Avec une offre locale qui s'étoffe, les producteurs peuvent aussi faire bouger les lignes dans les cuisines collectives. C'est ce que constate Moïra Luisetto chez Graines de curieux. Elle peut compter sur une trentaine de producteurs pour produire des céréales, du quinoa, des légumineuses, des lentilles… " Pour les producteurs, les prix sont rémunérateurs sur les lentilles. Jusqu'à trois fois le prix de céréales bio", constate-t-elle. Si les producteurs y trouvent leur compte – notamment parce que cela permet aussi une meilleure rotation des cultures – il faut aussi séduire les professionnels. Les lentilles sont-elles en mesure de remplacer le riz ou les pâtes dans les assiettes? "Dès le début de notre activité, en 2014, le quinoa a bien fonctionné. Maintenant, c'est plus la lentille. Pour les collectivités, ça fonctionne bien dans les sauces bolo. On commence aussi à intégrer le petit épeautre en grain cuisiné comme du riz. "

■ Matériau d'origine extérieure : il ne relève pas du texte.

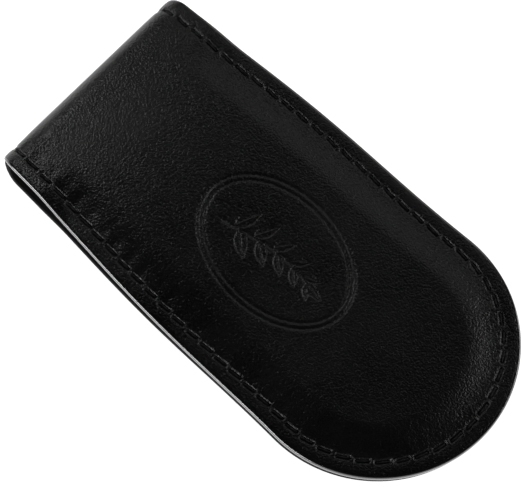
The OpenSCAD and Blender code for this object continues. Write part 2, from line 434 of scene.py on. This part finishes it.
def sprig_stem(v):
    """A point of the sprig's stem and its heading, for v from 0 to 1."""
    turn = SPRIG_TURN * v - SPRIG_PHASE
    x = SPRIG_X + SPRIG_L * v
    y = SPRIG_Y + SPRIG_WAVE * np.sin(turn)
    heading = math.atan2(SPRIG_WAVE * SPRIG_TURN * math.cos(turn), SPRIG_L)
    return x, y, heading


def leaf_mark(x, y, base_x, base_y, heading, length, width):
    """Depth of one pressed leaf, with its vein left standing."""
    c, s = math.cos(heading), math.sin(heading)
    share = ((x - base_x) * c + (y - base_y) * s) / length
    off = -(x - base_x) * s + (y - base_y) * c
    half = width / 2 * np.sin(math.pi * np.clip(share, 0, 1) ** 0.8)
    body = ease(half - np.abs(off), 0, 0.28) * (share > 0) * (share < 1)
    vein = hill(off, 0.13) * ease(share, 0.05, 0.2) * (1 - ease(share, 0.75, 0.95))
    return body * (1 - 0.75 * vein)


def crest(s, y):
    """The oval stamp on the upper leaf: two rings and a plain leafy sprig."""
    dx = x_of(s) - CREST_X
    dy = y - CREST_Y
    c, k = math.cos(CREST_TURN), math.sin(CREST_TURN)
    x, y = dx * c + dy * k, -dx * k + dy * c
    lines = 0
    for gap, strength in ((0, 1.0), (CREST_LINE_GAP, 0.85)):
        a, b = CREST_A - gap, CREST_B - gap
        reach = np.hypot(x / a, y / b)
        slope = np.hypot(x / a ** 2, y / b ** 2) / np.maximum(reach, NEARLY_ZERO)
        off = (reach - 1) / np.maximum(slope, NEARLY_ZERO)
        lines = lines + strength * hill(off, CREST_LINE_W)
    mark = np.zeros_like(x)
    for v in np.linspace(0, 1, 40):
        px, py, _ = sprig_stem(v)
        mark = np.maximum(mark, hill(np.hypot(x - px, y - py), SPRIG_STEM_W))
    for i in range(SPRIG_LEAVES):
        v = 0.14 + 0.84 * i / (SPRIG_LEAVES - 1)
        for side in (-1, 1):
            px, py, heading = sprig_stem(v - 0.03 * side)
            size = SPRIG_LEAF_L - 0.45 * i
            heading = heading + side * (0.95 - 0.07 * i)
            mark = np.maximum(mark, leaf_mark(x, y, px, py, heading, size, 0.46 * size))
    px, py, heading = sprig_stem(1)
    mark = np.maximum(mark, leaf_mark(x, y, px, py, heading, 4.0, 1.7))
    return CREST_DEPTH * (lines + 1.15 * mark)


def outer_depth(upper):
    """The depth function of the outer leather's shown face."""
    outline = OUTLINES[upper]

    def depth(s, y, inset, t):
        d = ramp(s) * (1 - puff(inset)) + rounded_edge(inset, 1.1, 0.16)
        sewn = inset < PUCKER_END
        d = d + np.where(sewn, stitch_relief(outline, inset, t, 0.46, 0.30), 0)
        d = d + np.where(sewn, puckers(outline, y, inset, t), 0)
        if upper:
            d = d + crest(s, y)
        return d

    return depth


def lining_depth(upper):
    """The depth function of the lining's shown face."""
    outline = OUTLINES[upper]

    def depth(s, y, inset, t):
        d = RIM_T + ramp(s) - rounded_edge(inset, 0.9, 0.12)
        d = d - np.where(inset < PUCKER_END, stitch_relief(outline, inset, t, 0.20, 0.24), 0)
        for side in (-1, 1):
            r = np.hypot(x_of(s) - MAGNET_X, y - side * MAGNET_Y)
            d = d + MAGNET_RISE * (1 - ease(r, MAGNET_R - 0.4, MAGNET_R + 0.7))
        return d

    return depth


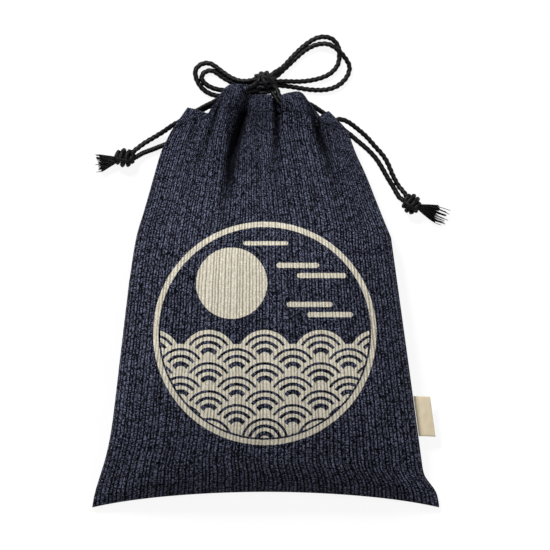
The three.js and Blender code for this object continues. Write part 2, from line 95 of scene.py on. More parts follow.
WAVE_ROWS = 7
WAVE_RINGS = ((11.4, 1.15), (7.3, 1.05), (1.6, 1.9))  # radius and half width of a wave's inner arcs
MIST_BARS = ((8, 30, 18.5, 1.5), (20, 46, 12.5, 1.5), (14, 38, -4.5, 1.5), (26, 50, -10.5, 1.5),
             (-12, 12, 31.5, 1.2))  # left end, right end, height and half width

# Camera, straight above, with the photograph's frame 330 mm wide on the floor
VIEW_CENTRE = (5.55, 12.8)
VIEW_WIDTH = 330
VIEW_HEIGHT = 2400
camera_data = bpy.data.cameras.new("camera")
camera_data.sensor_width = 36
camera_data.lens = camera_data.sensor_width * VIEW_HEIGHT / VIEW_WIDTH
camera_data.clip_end = 20
camera = bpy.data.objects.new("camera", camera_data)
camera.location = (VIEW_CENTRE[0] * MM, VIEW_CENTRE[1] * MM, VIEW_HEIGHT * MM)
bpy.context.collection.objects.link(camera)
bpy.context.scene.camera = camera
bpy.context.scene.view_settings.view_transform = "Standard"


# Small helpers
def mix(a, b, share):
    return a + (b - a) * share


def ramp(low, high, x):
    return np.clip((x - low) / (high - low), 0, 1)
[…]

«Le lien entre cuisine et terroir»
L'entreprise JJDelvaux fait partie des acteurs incontournables de la cuisine collective. La petite boucherie namuroise à la ferme, des années 80, commercialise aujourd'hui environ 1 600 tonnes de marchandises chaque année. "On est actif sur toutes les races bovines, le porc, la volaille, la charcuterie, détaille Philippe Otte, administrateur-délégué. Notre expérience dans les collectivités s'est construite sur plusieurs décennies. Être acteur en collectivité demande un savoir-faire. Pour un éleveur/producteur, y accéder n'est pas facile car il n'a pas toujours une bonne vision sur les quantités, sur l'équilibre à trouver. Nous sommes ainsi le lien entre les cuisines de collectivité et le terroir."
Chez Manger demain, on est convaincu du potentiel d'une alimentation locale en cuisine collective. " Il y a un potentiel énorme, se réjouit Marie Legrain. On se rend compte qu'il y a moins de 10% de local dans les assiettes."